A Beginner's Guide to Macro Dieting

If “counting macros” sounds more like economics than nutrition to you, it might be time to listen to the dietitians and personal trainers who have recently been raving about this method of losing weight, building muscle and staying fit.

Macros, or macronutrients, are what comprises the caloric content of the food you eat. You are probably already familiar with fats, carbohydrates and protein – these are the three categories of macros.

Macro dieting, then, is about paying attention to these three categories, rather than just counting calories. You could eat 1,500 calories a day of lollipops, croissants and hot dogs, but, as you can imagine, it wouldn’t be a particularly healthy 1,500 calories. Macro dieting truly shows that where you get your calories from is more important the number of calories you consume in a day. It is all about making good choices and filling your body with the right balance of nutrients for your lifestyle, goals and needs.

Why macros?

Macro dieting emphasizes whole foods – think vegetables, fruit, eggs and lean protein, for example – over the processed items that you would find in the center aisles of the grocery store.

You can customize your diet and nutrition program based on your body while learning more about food, nutrients and portion control. Even better, when you eat according to your macros, you shouldn’t be hungry all the time – whole foods are more satisfying than processed ones and can create that long-lasting sensation of fullness.

Depending on your current health and fitness goals, macro dieting can help you lose weight and fat while maintaining or increasing muscle mass.

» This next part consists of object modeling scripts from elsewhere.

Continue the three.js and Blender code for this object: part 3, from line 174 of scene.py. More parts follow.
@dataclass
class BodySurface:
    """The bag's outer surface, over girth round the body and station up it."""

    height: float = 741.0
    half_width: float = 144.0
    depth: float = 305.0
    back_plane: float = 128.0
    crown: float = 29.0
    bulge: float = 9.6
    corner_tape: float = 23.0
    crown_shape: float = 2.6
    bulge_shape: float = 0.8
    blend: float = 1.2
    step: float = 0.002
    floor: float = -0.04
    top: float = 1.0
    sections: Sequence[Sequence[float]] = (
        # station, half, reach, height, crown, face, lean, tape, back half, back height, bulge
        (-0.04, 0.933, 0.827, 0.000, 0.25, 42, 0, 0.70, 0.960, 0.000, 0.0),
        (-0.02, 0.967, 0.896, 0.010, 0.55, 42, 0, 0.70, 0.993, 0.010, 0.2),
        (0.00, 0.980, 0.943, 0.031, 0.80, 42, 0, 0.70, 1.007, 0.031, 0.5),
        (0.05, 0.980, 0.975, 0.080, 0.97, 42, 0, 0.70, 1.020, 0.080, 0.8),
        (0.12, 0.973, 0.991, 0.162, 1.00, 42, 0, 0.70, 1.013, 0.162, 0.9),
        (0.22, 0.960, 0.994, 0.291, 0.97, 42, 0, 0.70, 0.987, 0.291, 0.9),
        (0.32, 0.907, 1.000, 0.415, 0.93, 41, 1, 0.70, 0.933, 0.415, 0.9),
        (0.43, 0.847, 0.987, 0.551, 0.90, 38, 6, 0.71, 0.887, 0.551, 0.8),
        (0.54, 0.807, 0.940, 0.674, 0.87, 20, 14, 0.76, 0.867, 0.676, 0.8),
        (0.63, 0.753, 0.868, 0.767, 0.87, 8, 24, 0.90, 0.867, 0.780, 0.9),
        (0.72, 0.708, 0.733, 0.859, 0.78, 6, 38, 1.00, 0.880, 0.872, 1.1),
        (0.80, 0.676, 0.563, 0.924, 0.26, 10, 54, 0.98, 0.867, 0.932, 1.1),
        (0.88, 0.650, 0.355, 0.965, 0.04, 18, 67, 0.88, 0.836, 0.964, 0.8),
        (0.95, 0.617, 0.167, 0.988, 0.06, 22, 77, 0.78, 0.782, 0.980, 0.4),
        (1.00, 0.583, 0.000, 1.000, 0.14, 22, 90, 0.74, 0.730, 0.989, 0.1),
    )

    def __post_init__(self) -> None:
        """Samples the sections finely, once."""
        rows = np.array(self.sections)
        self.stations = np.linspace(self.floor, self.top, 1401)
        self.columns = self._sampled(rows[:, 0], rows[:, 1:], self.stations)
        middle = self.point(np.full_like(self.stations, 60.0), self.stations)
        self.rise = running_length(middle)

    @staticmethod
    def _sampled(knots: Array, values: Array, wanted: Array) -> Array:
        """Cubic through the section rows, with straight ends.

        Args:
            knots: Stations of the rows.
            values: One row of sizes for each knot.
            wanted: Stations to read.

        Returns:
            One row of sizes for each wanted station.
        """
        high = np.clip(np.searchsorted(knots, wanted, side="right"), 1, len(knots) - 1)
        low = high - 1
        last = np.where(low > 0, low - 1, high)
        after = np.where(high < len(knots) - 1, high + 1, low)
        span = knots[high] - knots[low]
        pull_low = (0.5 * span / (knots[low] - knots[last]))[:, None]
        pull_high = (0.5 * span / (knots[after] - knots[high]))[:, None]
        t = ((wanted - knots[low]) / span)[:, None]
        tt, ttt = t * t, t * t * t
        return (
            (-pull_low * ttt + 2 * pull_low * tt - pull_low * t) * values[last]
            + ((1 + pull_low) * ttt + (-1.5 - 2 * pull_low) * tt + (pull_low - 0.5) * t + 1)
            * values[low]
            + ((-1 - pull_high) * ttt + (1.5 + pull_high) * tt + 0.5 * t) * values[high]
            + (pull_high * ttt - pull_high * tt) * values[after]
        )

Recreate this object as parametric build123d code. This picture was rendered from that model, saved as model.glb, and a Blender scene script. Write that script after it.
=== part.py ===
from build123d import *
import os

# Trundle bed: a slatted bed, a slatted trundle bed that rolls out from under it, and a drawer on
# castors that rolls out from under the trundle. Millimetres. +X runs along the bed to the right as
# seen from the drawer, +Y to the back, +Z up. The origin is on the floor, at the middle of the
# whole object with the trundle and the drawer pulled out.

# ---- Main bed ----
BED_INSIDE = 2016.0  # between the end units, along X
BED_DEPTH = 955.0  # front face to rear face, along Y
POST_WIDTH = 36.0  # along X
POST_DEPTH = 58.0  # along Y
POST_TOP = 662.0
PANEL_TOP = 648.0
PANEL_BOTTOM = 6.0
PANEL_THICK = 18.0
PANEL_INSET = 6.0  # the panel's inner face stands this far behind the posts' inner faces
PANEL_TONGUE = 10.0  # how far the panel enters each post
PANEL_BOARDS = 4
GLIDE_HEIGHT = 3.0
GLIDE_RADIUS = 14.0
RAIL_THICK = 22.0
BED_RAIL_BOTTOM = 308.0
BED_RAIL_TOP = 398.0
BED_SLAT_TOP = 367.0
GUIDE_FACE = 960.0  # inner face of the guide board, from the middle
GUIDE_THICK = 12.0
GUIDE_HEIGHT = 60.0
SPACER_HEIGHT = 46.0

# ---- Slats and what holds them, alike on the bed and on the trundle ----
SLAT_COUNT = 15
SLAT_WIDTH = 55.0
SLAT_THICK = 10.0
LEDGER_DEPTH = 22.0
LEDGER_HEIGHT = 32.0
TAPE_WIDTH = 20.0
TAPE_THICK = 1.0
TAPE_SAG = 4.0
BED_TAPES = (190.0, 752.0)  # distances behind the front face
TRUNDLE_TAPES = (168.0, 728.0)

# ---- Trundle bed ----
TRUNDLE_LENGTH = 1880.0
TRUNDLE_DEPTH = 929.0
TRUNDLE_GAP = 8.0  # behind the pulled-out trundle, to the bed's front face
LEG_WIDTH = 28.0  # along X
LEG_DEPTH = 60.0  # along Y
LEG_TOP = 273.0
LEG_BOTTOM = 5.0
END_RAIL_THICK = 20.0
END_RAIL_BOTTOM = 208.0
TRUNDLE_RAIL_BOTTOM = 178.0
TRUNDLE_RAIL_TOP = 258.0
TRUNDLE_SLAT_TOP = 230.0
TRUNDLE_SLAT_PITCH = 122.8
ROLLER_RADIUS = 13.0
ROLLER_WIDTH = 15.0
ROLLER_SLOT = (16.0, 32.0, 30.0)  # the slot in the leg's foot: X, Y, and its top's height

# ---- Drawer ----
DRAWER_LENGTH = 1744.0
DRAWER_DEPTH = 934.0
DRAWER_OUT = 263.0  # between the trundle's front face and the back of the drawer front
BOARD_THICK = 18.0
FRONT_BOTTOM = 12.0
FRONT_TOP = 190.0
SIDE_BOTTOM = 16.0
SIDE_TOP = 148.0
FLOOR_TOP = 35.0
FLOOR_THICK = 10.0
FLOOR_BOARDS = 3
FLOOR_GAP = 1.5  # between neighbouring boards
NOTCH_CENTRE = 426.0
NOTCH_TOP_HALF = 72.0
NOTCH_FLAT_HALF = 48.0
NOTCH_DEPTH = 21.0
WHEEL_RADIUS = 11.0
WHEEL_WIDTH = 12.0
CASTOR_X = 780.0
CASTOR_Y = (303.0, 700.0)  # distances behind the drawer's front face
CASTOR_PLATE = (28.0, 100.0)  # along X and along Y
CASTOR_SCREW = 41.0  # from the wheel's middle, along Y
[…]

Breaking down these building blocks

Carbohydrates are our main fuel source – they can provide the energy you need to get through a busy day. The key is to focus on complex carbs, which contain more fiber, take longer to digest and provide more energy than simple carbs (think sugar, honey and fruit). Examples of complex carbs include vegetables (leafy greens, cauliflower, squash and sweet potatoes are all great options) as well as whole grains, oats and quinoa.

Protein is the key macronutrient for building muscle as well as preventing muscle loss. More satisfying than the other macros, protein helps you feel full. Some good examples of protein include eggs, lean meat, nuts and beans.

Finally, fat is more essential than many people realize; it balances hormone levels and keeps your metabolism stoked while also supporting vitamin absorption and your mood. It is important to avoid trans fats from processed foods and focus on nuts, avocadoes, coconut oil and extra virgin olive oil.

How do I determine my macro needs?

This is a very individual process – ideally done with a nutritionist or registered dietitian, or a personal trainer with extensive nutrition education. Macro needs will vary from person to person – everyone has an ideal macronutrient ratio of fats, protein and carbs based on height and weight, age, activity level and overall goal. You can also check out online macro calculators or meal planning apps that take these factors into account.

Common macro ranges for adults are: 45-65 percent of calories from carbs, 20-35 percent from fats and 10-35 percent from protein. Again, this can vary dramatically depending on your body and goals, so it helps to get an accurate calculation based on your needs. A dietitian can also help you update and adjust your macros as your body and your goals change.

Healthy, balanced meals should contain all three macros. Protein is important for building muscle while carbs provide energy and fats balance everything out.

Macros in action

Once you have established the macros you need to succeed, consider investing in a food scale, which can help with portion size and control. Eventually, you will have a good idea how much protein, carbs and fat are in the foods you regularly consume, but initially, you will be tracking every single bite you take.

If you find that you are hungry most of the time, consume more protein and fiber. Likewise, if you are losing muscle mass along with weight, up your protein intake. On the other hand, if you are fatigued, complex carbs can give you a boost while decreasing your carbohydrate intake can help with further weight loss.

The key to success is planning. Determine your meal plan for the week, shop and prep ahead of time, and consider freezing meals as well. The more organized you are, the better you’ll be able to follow your plan. You can spice up foods with fresh herbs and spices and get to know the foods that incorporate your macros and work with your taste buds.

Counting macros requires diligence, but it can also lead to great health, weight loss, increased energy and satisfaction.